Because reform of the defense S&T institutes involves various issues, many problems need inter-department coordination, and their consequences could be profound. For instance, the reform of the Institute on Automation of China South Industries Group – the only institute to successfully complete the process thus far – required the approval of eight party and government departments. To avoid punishments, the institutes and related officials might not take the initiative to solve the deadlock themselves before Xi steps in and gives further policy instructions, causing reform to stagnate.
Due to the gloomy prospects for reform posed by China’s economic slowdown and Xi’s prolonged reign, the factors hindering the reform effort will persist, meaning that the transformation of defense S&T institutes is unlikely to succeed soon.

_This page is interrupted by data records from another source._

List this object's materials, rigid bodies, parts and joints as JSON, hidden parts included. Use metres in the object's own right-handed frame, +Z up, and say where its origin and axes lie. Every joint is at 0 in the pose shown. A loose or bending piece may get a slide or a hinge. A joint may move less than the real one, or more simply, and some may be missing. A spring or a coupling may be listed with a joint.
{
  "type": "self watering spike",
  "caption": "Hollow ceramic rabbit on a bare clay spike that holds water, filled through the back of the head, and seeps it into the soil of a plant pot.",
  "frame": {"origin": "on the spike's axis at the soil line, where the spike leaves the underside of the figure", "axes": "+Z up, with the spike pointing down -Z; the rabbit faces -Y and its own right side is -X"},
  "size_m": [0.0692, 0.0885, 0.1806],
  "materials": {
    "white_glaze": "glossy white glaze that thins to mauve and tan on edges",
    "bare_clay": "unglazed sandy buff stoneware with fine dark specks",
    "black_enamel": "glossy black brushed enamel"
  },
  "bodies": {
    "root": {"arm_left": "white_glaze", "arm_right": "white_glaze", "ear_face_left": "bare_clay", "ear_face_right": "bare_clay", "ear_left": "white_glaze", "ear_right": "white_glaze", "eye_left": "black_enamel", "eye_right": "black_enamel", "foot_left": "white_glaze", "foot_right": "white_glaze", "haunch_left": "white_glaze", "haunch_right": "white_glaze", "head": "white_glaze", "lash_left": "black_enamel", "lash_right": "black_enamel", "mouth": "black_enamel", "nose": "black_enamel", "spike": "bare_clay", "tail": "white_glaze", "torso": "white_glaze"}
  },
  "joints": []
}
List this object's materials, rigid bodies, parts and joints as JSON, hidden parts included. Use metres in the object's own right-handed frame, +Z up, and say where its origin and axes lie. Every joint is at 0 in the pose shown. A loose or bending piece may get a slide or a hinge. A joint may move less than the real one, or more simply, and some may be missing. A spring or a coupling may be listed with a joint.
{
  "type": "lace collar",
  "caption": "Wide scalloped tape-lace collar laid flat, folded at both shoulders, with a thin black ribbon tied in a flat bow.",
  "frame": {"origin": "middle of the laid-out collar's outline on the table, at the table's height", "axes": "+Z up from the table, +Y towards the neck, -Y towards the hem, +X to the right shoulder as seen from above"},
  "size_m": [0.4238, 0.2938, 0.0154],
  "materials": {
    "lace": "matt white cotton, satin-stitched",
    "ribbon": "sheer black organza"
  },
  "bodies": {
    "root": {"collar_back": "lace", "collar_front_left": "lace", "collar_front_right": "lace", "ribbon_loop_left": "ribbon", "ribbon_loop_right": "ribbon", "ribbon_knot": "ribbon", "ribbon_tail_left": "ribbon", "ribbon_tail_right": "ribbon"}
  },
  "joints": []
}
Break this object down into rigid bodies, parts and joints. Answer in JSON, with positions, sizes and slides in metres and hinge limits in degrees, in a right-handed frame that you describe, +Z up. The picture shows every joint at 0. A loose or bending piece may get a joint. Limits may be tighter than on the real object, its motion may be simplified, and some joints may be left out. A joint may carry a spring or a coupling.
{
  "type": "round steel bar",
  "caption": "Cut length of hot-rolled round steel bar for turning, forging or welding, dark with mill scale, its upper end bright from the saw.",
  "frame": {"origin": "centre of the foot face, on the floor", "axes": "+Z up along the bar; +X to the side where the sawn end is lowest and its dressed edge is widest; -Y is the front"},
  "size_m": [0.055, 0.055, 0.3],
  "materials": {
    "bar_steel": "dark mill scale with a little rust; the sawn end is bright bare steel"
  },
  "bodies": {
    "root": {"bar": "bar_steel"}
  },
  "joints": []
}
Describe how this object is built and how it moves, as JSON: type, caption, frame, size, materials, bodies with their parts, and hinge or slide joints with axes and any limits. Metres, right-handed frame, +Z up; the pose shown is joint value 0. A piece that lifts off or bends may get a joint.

Undoubtedly, China keeps investing lots of resources in defense technology and will improve its weapons and equipment, but the prospects for China’s defense technology development are not promising. Although China’s missiles, warplanes, and AI have made significant progress recently, most of that progress was, in fact, in catching up with the Western countries’ technology, not in genuine innovation. To foster innovation, China needs to reform its current system, of which defense S&T institutes are a critical part. Nevertheless, China’s declining economy and the severe political environment might impede the reform effort.
With U.S. technology containment and the slow progress of China’s defense S&T reform, it will be hard for China to access foreign advanced technology and boost native technology innovation. Consequently, China’s potential for defense technology R&D is still limited, and the outcomes might not meet expectations.